# What do you think of these sunglasses?



## huggablesecret (Mar 30, 2007)

Summer is nearly here, so I'm going to get some nice sunglasses when I go down to London in a couple of weeks.







Anyway, what do you think? 
I have an oval face shape, ty


----------



## claresauntie (Mar 30, 2007)

If you have an oval face, you should be able to wear whatever you want. 

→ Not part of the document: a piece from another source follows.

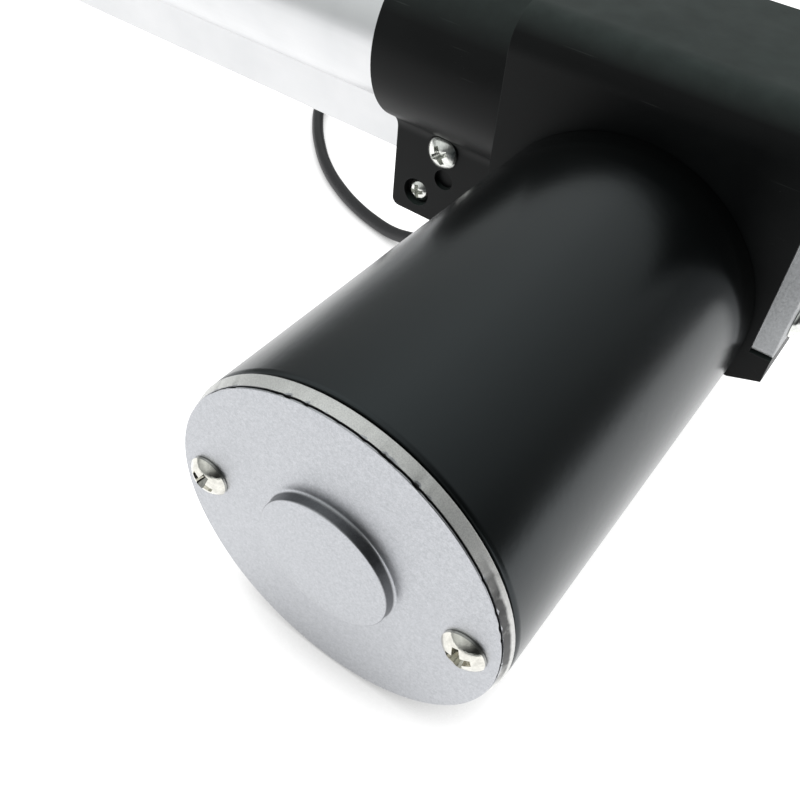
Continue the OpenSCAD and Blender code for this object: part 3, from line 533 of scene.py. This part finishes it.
def make_looks():
    """One look for every material slot of the record."""
    made = {
        "housing_nylon": nylon_look(),
        "motor_paint": can_look(),
        "die_cast": cast_cap_look(),
        "tube_aluminium": tube_look(),
        "zinc_screws": plated_look("zinc_screws", (0.74, 0.75, 0.72), 0.16),
        "nickel_screws": plated_look("nickel_screws", (0.66, 0.65, 0.6), 0.07),
        "cast_zinc": finish_look(
            "cast_zinc", (0.42, 0.43, 0.44), 0.5, metallic=0.75, grain_mm=0.5, change=0.25,
            depth_mm=0.05, wear=0.9, wear_colour=(0.8, 0.8, 0.8),
        ),
        "bronze": finish_look("bronze", (0.68, 0.47, 0.2), 0.35, metallic=1.0, grain_mm=0.25),
        "cap_plastic": finish_look(
            "cap_plastic", (0.014, 0.0145, 0.016), 0.46, grain_mm=0.25, wear=0.4,
            wear_colour=(0.06, 0.06, 0.06),
        ),
        "white_plastic": finish_look("white_plastic", (0.78, 0.76, 0.7), 0.45, grain_mm=0.3, change=0.05),
        "black_rubber": finish_look("black_rubber", (0.017, 0.017, 0.019), 0.5, grain_mm=0.3, depth_mm=0.015),
        "bearing_steel": finish_look("bearing_steel", (0.66, 0.67, 0.69), 0.22, metallic=1.0, change=0.06),
        "ferrite": finish_look("ferrite", (0.05, 0.05, 0.054), 0.7, grain_mm=0.3, change=0.2),
        "phenolic": finish_look("phenolic", (0.16, 0.085, 0.035), 0.55, grain_mm=0.6, change=0.2),
        "carbon": finish_look("carbon", (0.03, 0.028, 0.026), 0.6, metallic=0.2, grain_mm=0.2, change=0.3),
        "spring_steel": finish_look("spring_steel", (0.55, 0.56, 0.58), 0.3, metallic=1.0, grain_mm=0.2),
        "board": finish_look("board", (0.012, 0.11, 0.04), 0.3, grain_mm=0.7, change=0.2, coat=0.4),
        "black_plastic": finish_look("black_plastic", (0.016, 0.016, 0.018), 0.42, grain_mm=0.25),
        "ground_steel": finish_look(
            "ground_steel", (0.62, 0.63, 0.65), 0.2, metallic=1.0, grain_mm=0.15, change=0.08,
        ),
        "lamination_steel": finish_look(
            "lamination_steel", (0.3, 0.31, 0.33), 0.45, metallic=0.9, grain_mm=0.35,
            stretch=(1, 14, 1), change=0.35, depth_mm=0.06,
        ),
        "copper": finish_look(
            "copper", (0.72, 0.28, 0.12), 0.32, metallic=1.0, grain_mm=0.4, stretch=(3, 1, 3), change=0.3,
            depth_mm=0.06,
        ),
        "acetal": finish_look("acetal", (0.78, 0.74, 0.6), 0.42, grain_mm=0.3, change=0.05),
        "rod_steel": finish_look(
            "rod_steel", (0.74, 0.75, 0.77), 0.14, metallic=1.0, grain_mm=0.25, stretch=(0.03, 1, 1),
            change=0.05, depth_mm=0.004,
        ),
    }
    return {slot: look.material for slot, look in made.items()}


looks = make_looks()


def dress_nodes():
    """Every CAD node wears its slot's look, and the cable wears its own."""
    for part in frame["record"]["subparts"]:
        mesh = nodes[part["node"]].data
        mesh.materials.clear()
        mesh.materials.append(looks[part["material_slot"]])
    cable.data.materials.append(looks["black_rubber"])


dress_nodes()


# ---------- CAD nodes that keep their shape ----------

def ease_edges(node, width_mm, segments=2):
    """Gives a CAD node the small radii of a moulded or cast piece, and smooth shading between them."""
    piece = nodes[node]
    mesh = piece.data
    if "custom_normal" in mesh.attributes:
        mesh.attributes.remove(mesh.attributes["custom_normal"])
    mesh.shade_smooth()
    weld = piece.modifiers.new("weld", "WELD")
    weld.merge_threshold = 0.0005 * MM
    flat = piece.modifiers.new("flat", "DECIMATE")
    flat.decimate_type = "DISSOLVE"
    flat.angle_limit = math.radians(0.5)
    bevel = piece.modifiers.new("bevel", "BEVEL")
    bevel.width = width_mm * MM
    bevel.segments = segments
    bevel.limit_method = "ANGLE"
    bevel.angle_limit = math.radians(32)
    bevel.use_clamp_overlap = True
    bevel.harden_normals = True
    weight = piece.modifiers.new("weight", "WEIGHTED_NORMAL")
    weight.keep_sharp = True
    weight.weight = 50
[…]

I won't give my opinion on the glasses, though, because I don't care for big glasses like that. They _are _fashionable right now. I have a small oval face, so any shape works for me, but big glasses like that make me look like a skinny Nicole Richie.


----------



## huggablesecret (Mar 30, 2007)

lol, im worried about looking like a bug too


----------



## little teaser (Mar 30, 2007)

i like em..


----------



## Katura (Mar 30, 2007)

haha, I love them. I'm a huge fan of well...huge glasses. I boughta  pair of black ones with Black and white stripes on the side parts (?) and they are awesomely cute. I have a habit of buy cheapies though because they tend to get scratched and thrown around alot. My boyfriend cant stand that he cant see half of my face when I wear them...but I love them and wouldnt wear anything else 
	

	
	
		
		

		
		
	


	




They will look awesome on you


----------



## huggablesecret (Mar 30, 2007)

aww thanks 
	

	
	
		
		

		
		
	


	




 I will post pics when i pick them up


----------



## Kimberleigh (Mar 30, 2007)

I love those...a LOT!


----------



## nykyblacksmith (Mar 31, 2007)

They are very pretty. I have a pair almost just like this, but the sides are plastic black as well.The black frames with the smoke lenses are the hottest! I have been on a mission to find some white ones like this , if anyone knows where I can find some, please let me know!


----------



## Poshy (Mar 31, 2007)

WOW they look sooo good


----------



## ginger9 (Mar 31, 2007)

I like them, the gold metalic sides makes it unique and less harsh than really thick pastic sides like some glasses I've seen.


----------



## saniyairshad (Apr 2, 2007)

I love them!!! They're gorgeous!!!!!!!!!! Woo woo!!!!! I love sunglasses by Oliver People and Christian Dior. They make GIGANORMOUS sunglasses...love em


----------



## Fairybelle (Apr 2, 2007)

Those are HOT!! I am a fan of the big sunglasses look too!  What's even more important is that it covers the entire eye area and protects that thin skin from sun damage.


----------



## Bernadette (Apr 2, 2007)

I really like them. I saw a pair of cheap ones like that the other day that caught my eye and I saw a girl this weekend wearing a similar pair that looked awesome. I'm going to have to go back and try the cheapie ones on 
	

	
	
		
		

		
		
	


	




.


----------



## Femme (Apr 2, 2007)

Those ARE HOT! i love love love them!!


----------



## Happy-Diamond (Apr 5, 2007)

*These sunglasses are fabulous!
I think they would go really well with an oval shaped face! *


----------



## HayleyVengeance (Apr 8, 2007)

they're cute :]


----------